With that background in mind, here’s the story: Recently, I was in my bedroom folding laundry, Tawny snoozing on the bed. I had just turned the TV on (ancient TV that had been giving off a slight burny smell for a few days. No biggie, I thought, still works! [Yes, I am a cheapskate.]).

Apparently, this was now more than a slight smell, because the smoke alarm went off. Tawny flew off the bed; I said something unrepeatable in polite company, turned the TV off and turned the bathroom fan on. The alarm stopped but then started again, and the other two alarms that are waaaay too close to the first one (thanks, design geniuses) went off too.

As I was standing there contemplating my next move, I noticed Tawny cringing in the hallway, shaking hard enough to rattle the teeth out of her head. I had never seen her like that before, scared yes but not terrified. She was terrified.

When I saw that, I reacted as any loving dog POG would. I wanted to wrap my arms around her and tell her everything would be all right. I wanted to comfort her and make her feel better.

It took every bit of inner strength I had not to do it.

It killed me, but as a trainer I know that comforting a dog when s/he is frightened is the worst thing you can do because it reinforces the fear reaction. I had to help her, but I couldn’t do it that way.

Instead, I led her into the garage, where there are no smoke alarms, while I turned off the circuit breaker that powered them. I left her in there while I pulled all the back-up batteries so they weren’t chirping. I then called my mom, even though it was very late, and asked her to if I could bring Tawny over while I sorted this out.

After I was reasonably certain I had the alarms reset/back to normal, I retrieved my girl. Clearly, she was still freaked out–following me everywhere, crouched low, tail down, eyes bugging, heavy panting. Did not want to go in the bedroom. And omigod that bone-shattering shaking. I was afraid she was going to have a heart attack.

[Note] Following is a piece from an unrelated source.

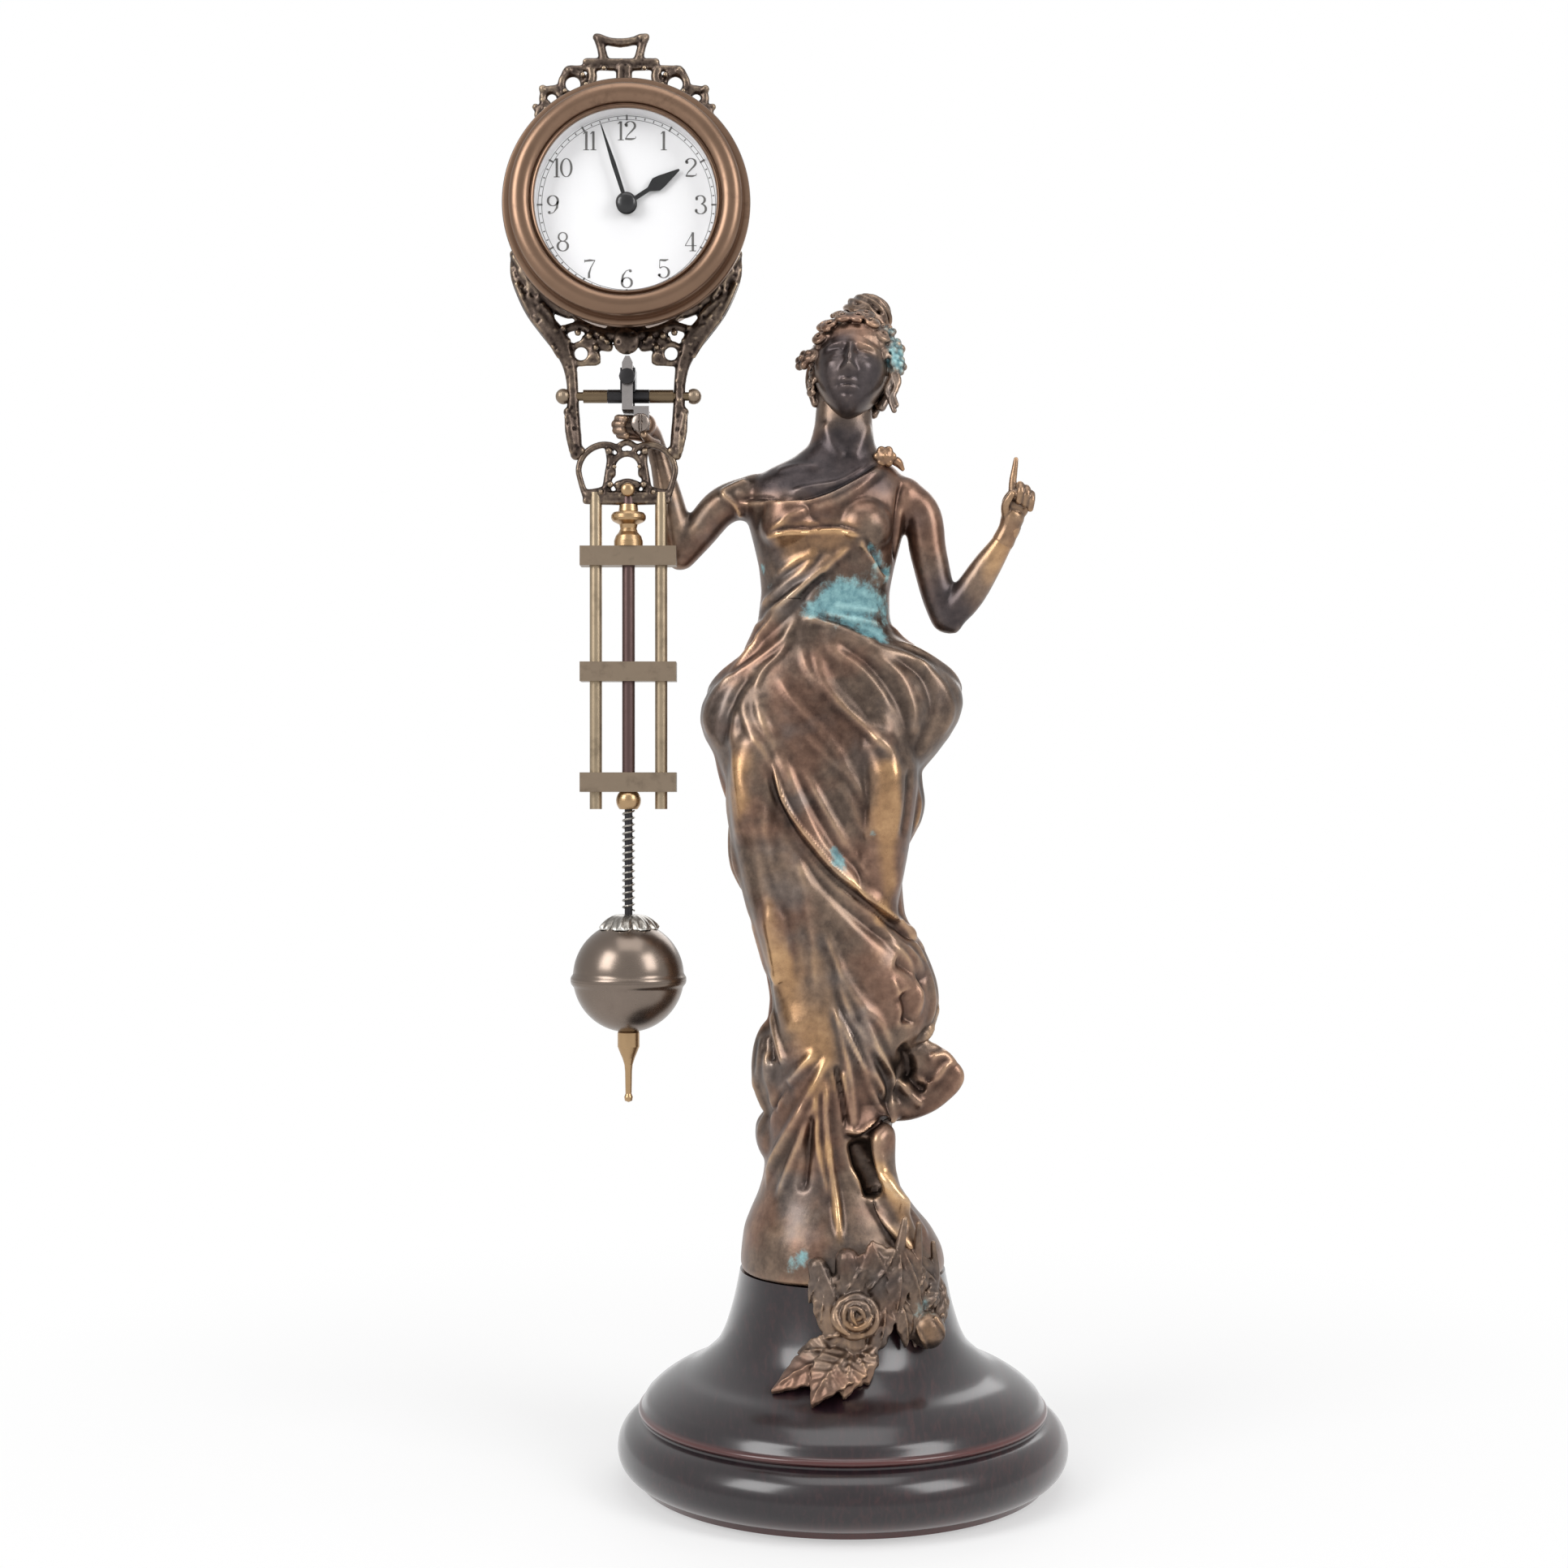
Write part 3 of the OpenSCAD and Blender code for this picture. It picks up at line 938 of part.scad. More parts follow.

Still, I resisted the urge to hold her and calm her down. It was agonizing, but I had to. Instead, I did what I tell all my students, clients, friends and family to do. I completely ignored her fear and went about acting as if nothing had happened. I returned to folding my laundry. I plunked down on the couch and turned on the non-burny-smell family room TV. I yawned. I sighed. I talked to her when she looked like she was less tense.

After what seemed like forever, she lay down and rested her chin on her paws. Later she followed me back into the bedroom, clearly stressed, and eventually went up on the bed and fell into an exhausted, snore-filled sleep. I stayed awake for a long time after, watching her sleep, hoping the alarms would stay quiet, and worrying how she would be tomorrow. I was fearful this had traumatized her, and that I would have to work hard to recover her.

But here is the best part of this story. This is why I love being a trainer, and why I’m glad my trainer twin won over my POG twin.

It worked.

Tawny woke up the next day just fine. I noticed a slight hesitance on her part to go into the bedroom, but it quickly went away. And I have seen no lasting effects whatsoever.

I know my methods are sound, and I had every confidence what I did was right and would work. But like every other person on the planet who suffers when their dog suffers, my first helping instinct was the wrong one. Had I not fought that urge and followed my trainer instincts, I would have had a very different outcome. And a lot more work to do. Instead, after one long night, I had my dog back 100 percent.

Still, it was really, really painful. I love T to pieces and never want her to struggle. I’m glad I managed to do what was best for her. I hope it never happens to you, but if it does, maybe this will give you the strength to do the best thing for your dog as well.